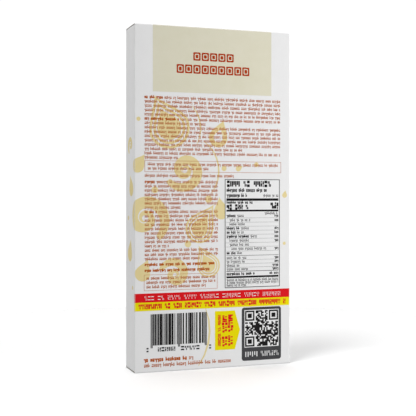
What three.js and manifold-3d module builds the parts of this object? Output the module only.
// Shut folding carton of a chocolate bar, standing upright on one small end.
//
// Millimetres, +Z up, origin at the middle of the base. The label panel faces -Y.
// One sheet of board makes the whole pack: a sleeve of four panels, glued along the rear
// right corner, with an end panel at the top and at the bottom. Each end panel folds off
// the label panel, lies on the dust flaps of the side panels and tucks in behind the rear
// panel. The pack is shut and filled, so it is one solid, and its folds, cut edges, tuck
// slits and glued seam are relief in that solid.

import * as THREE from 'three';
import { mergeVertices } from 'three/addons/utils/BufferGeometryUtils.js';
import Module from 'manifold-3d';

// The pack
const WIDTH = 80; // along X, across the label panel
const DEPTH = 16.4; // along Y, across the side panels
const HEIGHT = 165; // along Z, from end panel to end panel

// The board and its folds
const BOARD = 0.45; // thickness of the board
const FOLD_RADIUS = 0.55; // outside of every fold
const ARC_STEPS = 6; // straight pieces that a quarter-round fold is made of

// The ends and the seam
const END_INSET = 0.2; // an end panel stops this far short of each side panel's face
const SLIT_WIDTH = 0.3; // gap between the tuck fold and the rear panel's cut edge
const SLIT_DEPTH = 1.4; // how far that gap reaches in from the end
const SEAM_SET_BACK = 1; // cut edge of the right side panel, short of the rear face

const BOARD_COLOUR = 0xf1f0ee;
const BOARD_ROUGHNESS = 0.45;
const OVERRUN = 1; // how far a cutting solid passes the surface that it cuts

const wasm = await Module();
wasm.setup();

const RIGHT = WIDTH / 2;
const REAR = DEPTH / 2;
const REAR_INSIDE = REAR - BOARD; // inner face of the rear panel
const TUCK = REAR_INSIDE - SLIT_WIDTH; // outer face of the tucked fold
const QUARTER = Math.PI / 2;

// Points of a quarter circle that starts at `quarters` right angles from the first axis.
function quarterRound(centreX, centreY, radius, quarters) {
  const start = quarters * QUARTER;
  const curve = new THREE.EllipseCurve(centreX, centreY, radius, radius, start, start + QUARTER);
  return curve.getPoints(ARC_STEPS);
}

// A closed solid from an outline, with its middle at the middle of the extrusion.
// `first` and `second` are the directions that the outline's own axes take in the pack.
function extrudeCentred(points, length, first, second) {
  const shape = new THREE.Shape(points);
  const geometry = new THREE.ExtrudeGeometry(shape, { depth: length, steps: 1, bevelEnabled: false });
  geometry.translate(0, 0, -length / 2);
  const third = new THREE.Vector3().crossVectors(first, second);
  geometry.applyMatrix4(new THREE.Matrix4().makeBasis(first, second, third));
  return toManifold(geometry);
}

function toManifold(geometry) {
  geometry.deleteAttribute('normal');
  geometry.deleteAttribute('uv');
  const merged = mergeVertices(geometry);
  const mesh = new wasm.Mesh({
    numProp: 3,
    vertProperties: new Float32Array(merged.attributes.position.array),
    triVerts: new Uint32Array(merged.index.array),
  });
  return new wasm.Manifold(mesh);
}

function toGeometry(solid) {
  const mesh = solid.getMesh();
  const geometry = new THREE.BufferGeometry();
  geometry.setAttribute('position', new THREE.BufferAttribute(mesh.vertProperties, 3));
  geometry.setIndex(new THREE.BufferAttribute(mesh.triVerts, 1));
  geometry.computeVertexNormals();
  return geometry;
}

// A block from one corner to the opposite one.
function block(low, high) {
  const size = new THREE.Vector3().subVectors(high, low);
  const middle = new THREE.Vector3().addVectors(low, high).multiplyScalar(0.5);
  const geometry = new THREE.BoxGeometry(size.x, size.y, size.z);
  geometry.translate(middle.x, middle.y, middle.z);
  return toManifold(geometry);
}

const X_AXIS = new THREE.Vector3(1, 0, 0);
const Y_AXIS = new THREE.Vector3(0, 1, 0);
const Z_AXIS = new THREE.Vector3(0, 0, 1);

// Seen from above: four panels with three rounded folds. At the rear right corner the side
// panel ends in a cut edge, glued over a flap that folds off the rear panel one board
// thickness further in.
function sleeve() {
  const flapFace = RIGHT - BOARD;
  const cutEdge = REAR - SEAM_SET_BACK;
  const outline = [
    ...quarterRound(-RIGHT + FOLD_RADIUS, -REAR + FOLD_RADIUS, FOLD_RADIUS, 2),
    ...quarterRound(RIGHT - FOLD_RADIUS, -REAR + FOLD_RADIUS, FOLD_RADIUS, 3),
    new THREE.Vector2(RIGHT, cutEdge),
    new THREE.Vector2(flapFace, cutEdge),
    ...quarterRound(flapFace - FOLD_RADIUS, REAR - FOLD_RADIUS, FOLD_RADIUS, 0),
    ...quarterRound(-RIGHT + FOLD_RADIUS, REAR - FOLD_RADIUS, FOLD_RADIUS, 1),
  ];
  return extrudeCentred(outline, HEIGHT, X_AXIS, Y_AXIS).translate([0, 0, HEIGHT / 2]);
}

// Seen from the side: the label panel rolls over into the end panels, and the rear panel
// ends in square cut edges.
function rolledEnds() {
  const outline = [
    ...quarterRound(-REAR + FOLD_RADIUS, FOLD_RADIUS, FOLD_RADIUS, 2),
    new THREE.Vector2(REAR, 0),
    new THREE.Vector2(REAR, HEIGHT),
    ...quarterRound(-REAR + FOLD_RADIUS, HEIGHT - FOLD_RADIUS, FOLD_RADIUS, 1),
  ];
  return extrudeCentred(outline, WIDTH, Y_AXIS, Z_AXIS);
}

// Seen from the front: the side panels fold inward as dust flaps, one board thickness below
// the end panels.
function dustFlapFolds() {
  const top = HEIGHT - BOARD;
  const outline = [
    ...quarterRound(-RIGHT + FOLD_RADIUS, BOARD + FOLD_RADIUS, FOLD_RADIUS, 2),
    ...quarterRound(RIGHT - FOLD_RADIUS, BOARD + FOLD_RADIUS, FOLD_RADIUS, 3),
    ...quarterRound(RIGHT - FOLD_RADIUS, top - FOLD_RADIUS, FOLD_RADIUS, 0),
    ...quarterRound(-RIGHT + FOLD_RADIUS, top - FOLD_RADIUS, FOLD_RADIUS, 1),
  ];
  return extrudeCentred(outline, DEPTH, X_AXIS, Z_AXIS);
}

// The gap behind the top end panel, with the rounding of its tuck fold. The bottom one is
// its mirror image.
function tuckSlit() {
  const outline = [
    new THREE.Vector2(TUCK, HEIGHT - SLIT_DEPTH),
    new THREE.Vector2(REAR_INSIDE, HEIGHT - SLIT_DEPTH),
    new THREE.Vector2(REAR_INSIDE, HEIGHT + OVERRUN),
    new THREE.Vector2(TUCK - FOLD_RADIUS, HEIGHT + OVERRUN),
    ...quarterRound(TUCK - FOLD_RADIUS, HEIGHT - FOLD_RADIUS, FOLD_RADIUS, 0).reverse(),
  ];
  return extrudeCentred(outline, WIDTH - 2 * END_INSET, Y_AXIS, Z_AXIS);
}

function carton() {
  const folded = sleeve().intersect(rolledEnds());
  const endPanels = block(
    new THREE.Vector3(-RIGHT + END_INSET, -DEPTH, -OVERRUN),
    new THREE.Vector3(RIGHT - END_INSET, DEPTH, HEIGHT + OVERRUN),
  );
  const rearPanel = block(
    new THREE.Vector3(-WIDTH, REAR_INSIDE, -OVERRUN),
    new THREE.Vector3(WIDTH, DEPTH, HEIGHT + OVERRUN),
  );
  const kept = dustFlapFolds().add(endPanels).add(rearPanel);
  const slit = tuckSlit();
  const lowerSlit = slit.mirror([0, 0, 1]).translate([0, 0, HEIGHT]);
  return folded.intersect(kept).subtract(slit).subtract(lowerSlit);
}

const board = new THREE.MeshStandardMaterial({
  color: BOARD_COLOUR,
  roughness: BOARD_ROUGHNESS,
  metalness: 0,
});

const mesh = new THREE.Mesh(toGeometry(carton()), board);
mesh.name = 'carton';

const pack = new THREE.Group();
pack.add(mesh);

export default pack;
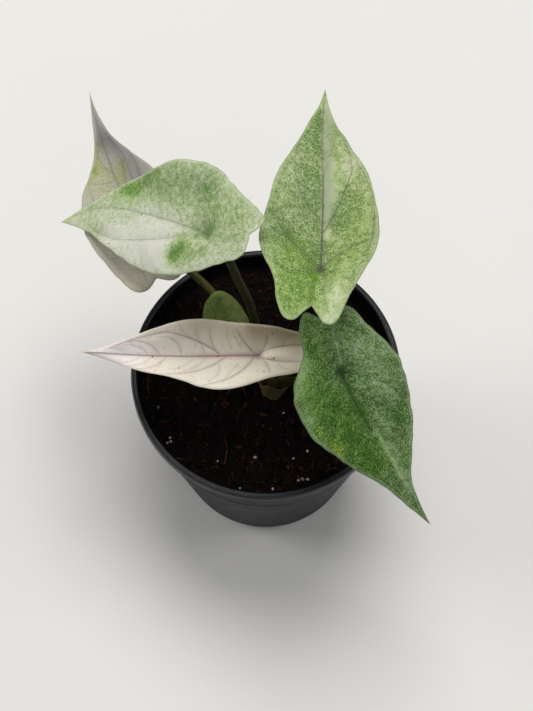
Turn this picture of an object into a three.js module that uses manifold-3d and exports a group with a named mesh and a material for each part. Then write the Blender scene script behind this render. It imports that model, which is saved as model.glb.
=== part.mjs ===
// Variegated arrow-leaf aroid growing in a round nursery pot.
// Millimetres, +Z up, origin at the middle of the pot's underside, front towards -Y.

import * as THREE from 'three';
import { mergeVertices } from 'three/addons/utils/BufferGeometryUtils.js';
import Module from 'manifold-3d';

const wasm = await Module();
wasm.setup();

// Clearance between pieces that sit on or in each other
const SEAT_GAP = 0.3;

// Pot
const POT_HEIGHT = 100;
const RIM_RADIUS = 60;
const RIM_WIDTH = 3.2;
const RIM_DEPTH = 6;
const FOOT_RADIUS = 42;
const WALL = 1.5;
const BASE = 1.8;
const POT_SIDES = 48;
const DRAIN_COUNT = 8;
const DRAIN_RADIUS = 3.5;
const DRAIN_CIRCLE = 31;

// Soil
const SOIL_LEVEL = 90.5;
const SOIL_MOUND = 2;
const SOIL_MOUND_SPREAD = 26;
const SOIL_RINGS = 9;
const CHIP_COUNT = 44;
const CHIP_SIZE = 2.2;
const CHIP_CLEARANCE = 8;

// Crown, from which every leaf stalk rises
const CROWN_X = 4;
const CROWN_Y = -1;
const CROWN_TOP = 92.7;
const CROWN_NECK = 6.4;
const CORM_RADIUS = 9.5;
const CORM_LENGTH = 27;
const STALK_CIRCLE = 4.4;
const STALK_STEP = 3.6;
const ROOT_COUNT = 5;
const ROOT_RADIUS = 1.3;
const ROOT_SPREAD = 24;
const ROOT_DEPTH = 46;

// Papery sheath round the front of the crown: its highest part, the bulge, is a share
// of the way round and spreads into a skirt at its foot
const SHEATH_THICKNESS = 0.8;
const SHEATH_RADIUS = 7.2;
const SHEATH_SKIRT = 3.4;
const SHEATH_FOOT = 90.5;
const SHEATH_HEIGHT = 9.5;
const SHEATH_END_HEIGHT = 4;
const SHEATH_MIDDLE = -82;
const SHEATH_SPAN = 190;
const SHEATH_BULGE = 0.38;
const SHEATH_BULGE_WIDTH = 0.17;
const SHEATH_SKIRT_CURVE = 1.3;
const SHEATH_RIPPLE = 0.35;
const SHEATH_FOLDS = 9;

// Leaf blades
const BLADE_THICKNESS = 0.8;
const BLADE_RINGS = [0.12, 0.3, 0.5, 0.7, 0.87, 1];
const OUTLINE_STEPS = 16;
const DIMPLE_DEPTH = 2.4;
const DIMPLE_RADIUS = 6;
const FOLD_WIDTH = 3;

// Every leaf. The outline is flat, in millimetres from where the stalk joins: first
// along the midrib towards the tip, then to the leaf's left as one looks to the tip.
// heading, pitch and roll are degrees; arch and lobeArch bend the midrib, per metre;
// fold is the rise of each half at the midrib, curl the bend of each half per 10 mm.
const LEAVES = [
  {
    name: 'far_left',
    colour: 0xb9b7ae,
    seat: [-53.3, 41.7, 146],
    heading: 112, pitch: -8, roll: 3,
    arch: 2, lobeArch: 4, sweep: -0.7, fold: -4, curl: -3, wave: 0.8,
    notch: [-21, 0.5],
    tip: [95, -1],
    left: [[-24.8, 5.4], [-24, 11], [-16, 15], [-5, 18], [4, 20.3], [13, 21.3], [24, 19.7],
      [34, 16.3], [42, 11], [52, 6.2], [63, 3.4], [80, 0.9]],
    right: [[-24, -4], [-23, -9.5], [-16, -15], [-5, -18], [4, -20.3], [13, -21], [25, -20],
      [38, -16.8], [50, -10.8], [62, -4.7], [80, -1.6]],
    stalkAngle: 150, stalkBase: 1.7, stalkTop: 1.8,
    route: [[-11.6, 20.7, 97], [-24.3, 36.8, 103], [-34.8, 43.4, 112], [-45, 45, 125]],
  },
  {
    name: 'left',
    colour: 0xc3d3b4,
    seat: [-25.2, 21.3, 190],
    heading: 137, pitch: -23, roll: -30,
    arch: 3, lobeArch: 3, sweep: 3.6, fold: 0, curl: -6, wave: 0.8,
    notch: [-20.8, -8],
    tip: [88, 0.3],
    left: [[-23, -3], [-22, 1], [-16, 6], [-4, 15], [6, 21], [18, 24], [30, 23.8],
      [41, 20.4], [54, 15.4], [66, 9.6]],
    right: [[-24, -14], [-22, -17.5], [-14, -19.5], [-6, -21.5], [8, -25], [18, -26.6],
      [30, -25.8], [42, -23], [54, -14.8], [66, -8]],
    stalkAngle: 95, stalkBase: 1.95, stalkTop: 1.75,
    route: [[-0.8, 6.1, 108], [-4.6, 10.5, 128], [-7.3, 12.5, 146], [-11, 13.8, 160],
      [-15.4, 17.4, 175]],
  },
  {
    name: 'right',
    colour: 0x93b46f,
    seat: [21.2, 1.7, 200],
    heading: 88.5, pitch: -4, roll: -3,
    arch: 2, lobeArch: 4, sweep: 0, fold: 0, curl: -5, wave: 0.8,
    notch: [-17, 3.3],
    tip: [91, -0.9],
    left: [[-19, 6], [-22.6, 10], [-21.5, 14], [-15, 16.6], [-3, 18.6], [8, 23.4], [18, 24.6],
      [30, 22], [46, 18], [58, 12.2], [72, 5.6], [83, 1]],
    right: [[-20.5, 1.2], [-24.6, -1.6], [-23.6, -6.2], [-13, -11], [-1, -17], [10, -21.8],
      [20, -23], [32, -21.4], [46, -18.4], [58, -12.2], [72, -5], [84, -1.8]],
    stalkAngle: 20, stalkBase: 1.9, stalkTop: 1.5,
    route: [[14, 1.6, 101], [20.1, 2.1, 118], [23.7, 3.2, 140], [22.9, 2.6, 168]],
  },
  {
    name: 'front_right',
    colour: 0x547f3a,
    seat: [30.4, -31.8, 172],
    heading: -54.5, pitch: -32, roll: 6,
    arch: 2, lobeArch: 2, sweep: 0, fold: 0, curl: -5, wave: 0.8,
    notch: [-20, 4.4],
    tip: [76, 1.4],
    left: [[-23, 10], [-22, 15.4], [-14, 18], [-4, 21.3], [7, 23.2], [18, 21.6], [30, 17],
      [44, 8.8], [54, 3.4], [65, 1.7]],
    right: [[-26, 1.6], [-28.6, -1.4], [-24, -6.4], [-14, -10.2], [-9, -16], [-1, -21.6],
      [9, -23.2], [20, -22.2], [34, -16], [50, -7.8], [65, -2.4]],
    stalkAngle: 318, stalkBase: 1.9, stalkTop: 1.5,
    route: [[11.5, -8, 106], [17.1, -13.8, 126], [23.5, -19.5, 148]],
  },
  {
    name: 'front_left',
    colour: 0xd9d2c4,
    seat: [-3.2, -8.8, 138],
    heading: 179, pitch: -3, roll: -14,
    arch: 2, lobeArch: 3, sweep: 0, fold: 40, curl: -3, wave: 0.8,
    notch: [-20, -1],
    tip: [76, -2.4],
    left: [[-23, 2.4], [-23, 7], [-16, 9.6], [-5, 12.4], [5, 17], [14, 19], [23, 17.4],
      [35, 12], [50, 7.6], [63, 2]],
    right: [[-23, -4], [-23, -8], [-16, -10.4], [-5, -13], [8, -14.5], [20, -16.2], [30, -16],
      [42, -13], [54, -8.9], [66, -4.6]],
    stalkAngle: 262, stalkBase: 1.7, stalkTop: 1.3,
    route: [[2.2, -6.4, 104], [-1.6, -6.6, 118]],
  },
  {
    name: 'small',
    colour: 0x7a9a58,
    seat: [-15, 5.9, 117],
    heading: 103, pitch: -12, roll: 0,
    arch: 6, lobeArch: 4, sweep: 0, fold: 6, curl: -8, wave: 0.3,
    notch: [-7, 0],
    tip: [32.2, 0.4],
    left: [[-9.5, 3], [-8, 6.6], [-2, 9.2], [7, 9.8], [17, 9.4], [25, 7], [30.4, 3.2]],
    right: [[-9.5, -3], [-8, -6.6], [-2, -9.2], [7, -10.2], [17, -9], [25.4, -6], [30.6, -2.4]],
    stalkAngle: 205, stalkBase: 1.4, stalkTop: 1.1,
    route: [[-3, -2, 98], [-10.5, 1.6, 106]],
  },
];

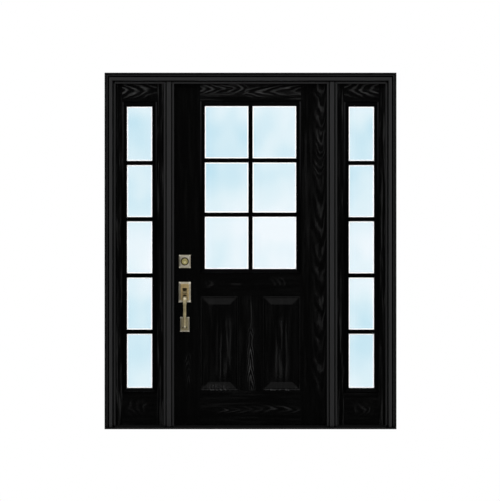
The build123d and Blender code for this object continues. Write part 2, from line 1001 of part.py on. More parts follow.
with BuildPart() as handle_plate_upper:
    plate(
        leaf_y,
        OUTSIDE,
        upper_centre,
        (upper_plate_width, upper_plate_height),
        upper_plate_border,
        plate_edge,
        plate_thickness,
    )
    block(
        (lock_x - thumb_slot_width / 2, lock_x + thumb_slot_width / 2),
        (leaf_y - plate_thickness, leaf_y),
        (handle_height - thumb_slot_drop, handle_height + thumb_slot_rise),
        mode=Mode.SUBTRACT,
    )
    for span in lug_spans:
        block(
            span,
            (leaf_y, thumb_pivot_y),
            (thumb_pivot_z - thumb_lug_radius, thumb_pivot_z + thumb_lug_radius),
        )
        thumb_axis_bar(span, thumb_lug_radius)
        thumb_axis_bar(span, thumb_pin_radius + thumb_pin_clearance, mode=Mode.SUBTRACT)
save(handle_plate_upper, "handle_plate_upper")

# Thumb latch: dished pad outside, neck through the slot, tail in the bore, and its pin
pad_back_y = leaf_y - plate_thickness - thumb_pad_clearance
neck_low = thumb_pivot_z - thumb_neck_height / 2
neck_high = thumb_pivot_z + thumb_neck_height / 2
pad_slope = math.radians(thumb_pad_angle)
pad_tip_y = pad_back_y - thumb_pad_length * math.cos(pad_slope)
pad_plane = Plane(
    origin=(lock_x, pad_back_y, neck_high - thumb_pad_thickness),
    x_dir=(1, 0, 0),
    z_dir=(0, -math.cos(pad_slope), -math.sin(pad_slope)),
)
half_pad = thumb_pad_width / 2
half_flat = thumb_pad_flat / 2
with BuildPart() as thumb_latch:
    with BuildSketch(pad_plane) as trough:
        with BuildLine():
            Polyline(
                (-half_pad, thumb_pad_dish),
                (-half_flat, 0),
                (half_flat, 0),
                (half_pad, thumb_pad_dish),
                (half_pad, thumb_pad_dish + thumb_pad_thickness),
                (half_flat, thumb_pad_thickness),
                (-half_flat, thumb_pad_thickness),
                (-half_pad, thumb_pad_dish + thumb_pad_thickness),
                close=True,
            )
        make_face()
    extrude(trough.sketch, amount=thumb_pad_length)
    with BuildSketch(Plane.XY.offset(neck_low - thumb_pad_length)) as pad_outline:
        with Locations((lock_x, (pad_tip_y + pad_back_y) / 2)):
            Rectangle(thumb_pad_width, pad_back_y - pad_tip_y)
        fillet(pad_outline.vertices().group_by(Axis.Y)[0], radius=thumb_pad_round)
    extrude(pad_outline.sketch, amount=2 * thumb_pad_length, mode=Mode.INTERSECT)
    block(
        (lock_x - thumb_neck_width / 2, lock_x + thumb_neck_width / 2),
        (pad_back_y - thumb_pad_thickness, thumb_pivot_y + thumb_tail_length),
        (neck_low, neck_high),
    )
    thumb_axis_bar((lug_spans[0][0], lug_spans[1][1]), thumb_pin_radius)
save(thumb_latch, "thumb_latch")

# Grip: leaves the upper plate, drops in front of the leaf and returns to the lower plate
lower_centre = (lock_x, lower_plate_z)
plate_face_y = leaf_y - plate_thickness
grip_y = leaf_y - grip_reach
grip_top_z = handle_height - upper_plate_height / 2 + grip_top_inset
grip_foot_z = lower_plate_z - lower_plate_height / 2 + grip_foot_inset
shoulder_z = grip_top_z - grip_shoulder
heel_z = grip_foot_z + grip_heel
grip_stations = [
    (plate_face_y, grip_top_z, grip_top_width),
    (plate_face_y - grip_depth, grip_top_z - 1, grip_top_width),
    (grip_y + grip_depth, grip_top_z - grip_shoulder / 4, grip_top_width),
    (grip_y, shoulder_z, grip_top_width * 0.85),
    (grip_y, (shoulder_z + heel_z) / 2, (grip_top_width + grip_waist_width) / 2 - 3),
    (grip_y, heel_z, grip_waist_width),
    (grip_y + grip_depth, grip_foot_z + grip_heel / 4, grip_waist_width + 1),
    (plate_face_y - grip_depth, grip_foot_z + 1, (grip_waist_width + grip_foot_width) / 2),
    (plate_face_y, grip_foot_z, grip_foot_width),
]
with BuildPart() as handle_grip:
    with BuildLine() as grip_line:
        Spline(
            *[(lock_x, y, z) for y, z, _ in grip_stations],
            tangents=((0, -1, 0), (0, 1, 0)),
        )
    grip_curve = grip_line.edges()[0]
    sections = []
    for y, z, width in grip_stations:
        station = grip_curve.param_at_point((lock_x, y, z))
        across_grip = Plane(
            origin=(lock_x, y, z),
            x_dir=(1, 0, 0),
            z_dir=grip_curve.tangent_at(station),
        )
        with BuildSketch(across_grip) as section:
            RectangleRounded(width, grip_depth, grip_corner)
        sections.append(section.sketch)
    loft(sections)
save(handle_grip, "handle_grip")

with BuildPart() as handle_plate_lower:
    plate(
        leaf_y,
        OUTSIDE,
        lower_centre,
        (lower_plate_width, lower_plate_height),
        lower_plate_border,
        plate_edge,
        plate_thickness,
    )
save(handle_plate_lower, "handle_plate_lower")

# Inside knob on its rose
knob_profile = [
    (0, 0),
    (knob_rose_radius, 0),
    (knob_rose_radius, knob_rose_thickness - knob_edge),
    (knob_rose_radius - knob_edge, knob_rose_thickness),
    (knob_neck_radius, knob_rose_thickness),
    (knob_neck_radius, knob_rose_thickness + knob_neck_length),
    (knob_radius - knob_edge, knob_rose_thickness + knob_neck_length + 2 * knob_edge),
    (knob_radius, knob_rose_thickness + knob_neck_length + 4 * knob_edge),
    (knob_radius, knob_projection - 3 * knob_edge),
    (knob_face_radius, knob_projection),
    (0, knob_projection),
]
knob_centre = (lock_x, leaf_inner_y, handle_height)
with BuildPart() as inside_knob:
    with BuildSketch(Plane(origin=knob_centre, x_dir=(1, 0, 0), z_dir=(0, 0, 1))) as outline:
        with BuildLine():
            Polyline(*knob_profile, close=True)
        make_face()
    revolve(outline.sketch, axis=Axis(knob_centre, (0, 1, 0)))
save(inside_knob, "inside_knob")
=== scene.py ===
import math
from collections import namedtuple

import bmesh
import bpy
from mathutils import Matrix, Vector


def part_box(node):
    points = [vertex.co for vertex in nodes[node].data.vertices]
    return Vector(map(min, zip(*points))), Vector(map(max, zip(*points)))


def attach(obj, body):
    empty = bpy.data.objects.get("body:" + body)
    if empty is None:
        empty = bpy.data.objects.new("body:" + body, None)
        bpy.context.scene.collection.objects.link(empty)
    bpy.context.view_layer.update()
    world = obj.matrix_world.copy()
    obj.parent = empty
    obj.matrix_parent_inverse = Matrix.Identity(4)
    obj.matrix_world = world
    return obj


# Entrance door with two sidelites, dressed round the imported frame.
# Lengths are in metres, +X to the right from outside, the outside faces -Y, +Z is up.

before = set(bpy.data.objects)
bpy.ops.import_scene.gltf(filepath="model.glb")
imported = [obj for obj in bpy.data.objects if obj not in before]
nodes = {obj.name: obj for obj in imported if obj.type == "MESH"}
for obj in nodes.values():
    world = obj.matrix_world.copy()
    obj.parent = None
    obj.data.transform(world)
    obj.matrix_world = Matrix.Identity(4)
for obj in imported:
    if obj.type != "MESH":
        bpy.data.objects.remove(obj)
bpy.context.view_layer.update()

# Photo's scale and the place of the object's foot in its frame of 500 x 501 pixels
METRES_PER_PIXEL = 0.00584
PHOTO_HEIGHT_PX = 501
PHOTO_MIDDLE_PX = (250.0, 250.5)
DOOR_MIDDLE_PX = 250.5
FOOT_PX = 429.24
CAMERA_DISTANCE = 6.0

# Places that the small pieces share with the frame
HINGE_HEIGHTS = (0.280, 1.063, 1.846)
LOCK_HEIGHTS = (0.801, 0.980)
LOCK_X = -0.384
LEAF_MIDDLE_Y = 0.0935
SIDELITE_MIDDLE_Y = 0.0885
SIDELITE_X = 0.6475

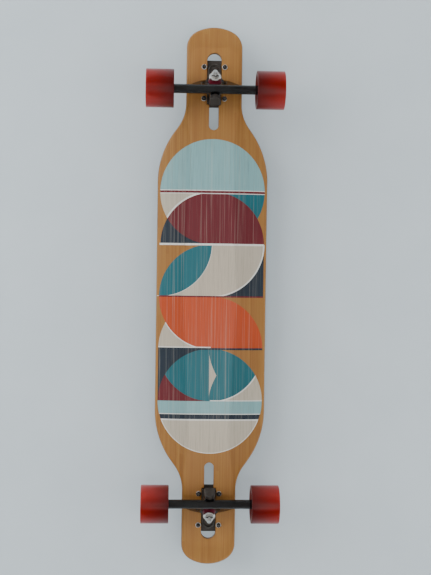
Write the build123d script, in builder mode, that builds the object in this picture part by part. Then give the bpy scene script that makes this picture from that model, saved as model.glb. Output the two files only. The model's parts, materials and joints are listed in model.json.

◆ ◆ ◆ ◆

## TASK GOAL
Give again only the lines that run from the line with "# Inside knob on its rose" to the line with "obj.matrix_parent_inverse = Matrix.Identity(4)". Include both of those lines exactly as written.

## ANSWER FOR THE TASK
# Inside knob on its rose
knob_profile = [
    (0, 0),
    (knob_rose_radius, 0),
    (knob_rose_radius, knob_rose_thickness - knob_edge),
    (knob_rose_radius - knob_edge, knob_rose_thickness),
    (knob_neck_radius, knob_rose_thickness),
    (knob_neck_radius, knob_rose_thickness + knob_neck_length),
    (knob_radius - knob_edge, knob_rose_thickness + knob_neck_length + 2 * knob_edge),
    (knob_radius, knob_rose_thickness + knob_neck_length + 4 * knob_edge),
    (knob_radius, knob_projection - 3 * knob_edge),
    (knob_face_radius, knob_projection),
    (0, knob_projection),
]
knob_centre = (lock_x, leaf_inner_y, handle_height)
with BuildPart() as inside_knob:
    with BuildSketch(Plane(origin=knob_centre, x_dir=(1, 0, 0), z_dir=(0, 0, 1))) as outline:
        with BuildLine():
            Polyline(*knob_profile, close=True)
        make_face()
    revolve(outline.sketch, axis=Axis(knob_centre, (0, 1, 0)))
save(inside_knob, "inside_knob")
=== scene.py ===
import math
from collections import namedtuple

import bmesh
import bpy
from mathutils import Matrix, Vector


def part_box(node):
    points = [vertex.co for vertex in nodes[node].data.vertices]
    return Vector(map(min, zip(*points))), Vector(map(max, zip(*points)))


def attach(obj, body):
    empty = bpy.data.objects.get("body:" + body)
    if empty is None:
        empty = bpy.data.objects.new("body:" + body, None)
        bpy.context.scene.collection.objects.link(empty)
    bpy.context.view_layer.update()
    world = obj.matrix_world.copy()
    obj.parent = empty
    obj.matrix_parent_inverse = Matrix.Identity(4)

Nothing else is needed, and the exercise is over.